Before your next trip, run the sequence: fill each chamber to shape, top each to pressure, check it with a gauge, and burp it at lunch if the sun comes out. Then go run something.
Frequently Asked Questions
01What kind of pump do I need to inflate a raft?
For a full-size raft, most boaters run two pumps: a 12V inflator for the fast bulk fill and a high-volume hand or barrel pump to finish to pressure. A foot pump works as a no-battery backup or a starter. Match the volume to your boat size.
02Can you inflate a whitewater raft with an electric pump alone?
Not fully. Most 12V inflators top out around 1.5 to 2 psi, which shapes the tubes but stops short of firm raft pressure. Use the electric for the bulk fill, then finish with a hand or barrel pump and confirm with a gauge.
03What PSI should a whitewater raft be inflated to?
Raft tubes run roughly 2 to 2.5 psi and should still give slightly when pressed, not feel rock-hard.
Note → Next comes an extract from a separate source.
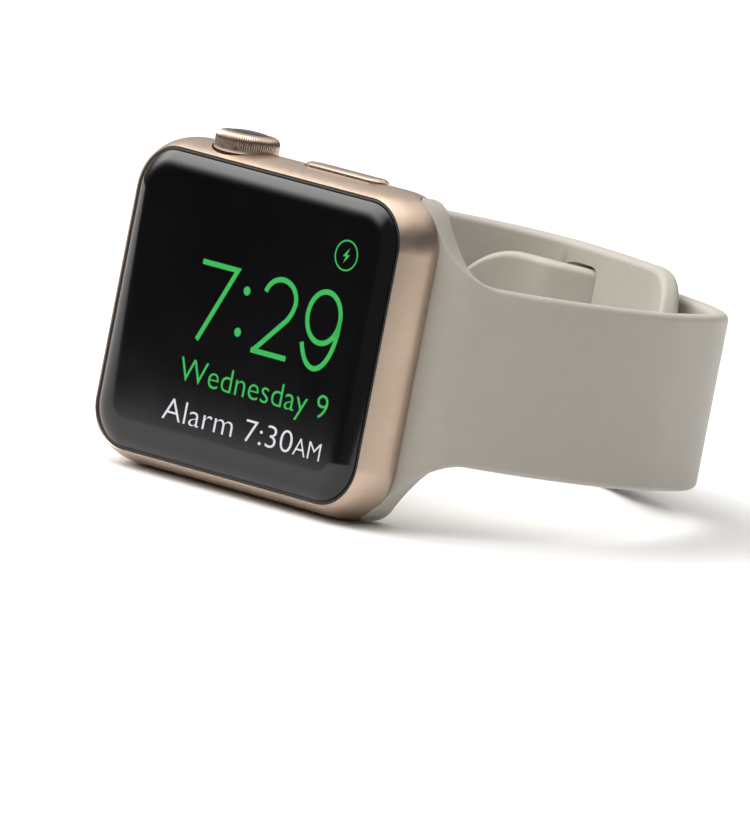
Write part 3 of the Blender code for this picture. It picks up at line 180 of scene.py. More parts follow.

Drop-stitch floors are different, running about 8 to 10 psi, which needs a high-pressure stage your tube pump cannot reach.
04Are cheap 12V raft pumps worth it?
Usually not for the long haul. Bargain SUP-style inflators often deliver under 1.5 psi and burn out in a couple of seasons. A proven unit like the AIRE Outcast Hurricane outlasts several disposables, so buying once tends to cost less over time.
05Do I really need a pressure gauge?
It is the cheapest way to stop guessing. A gauge confirms you have hit pressure instead of thumping the tube and hoping, and it helps you catch the afternoon-sun pressure climb before it strains a seam.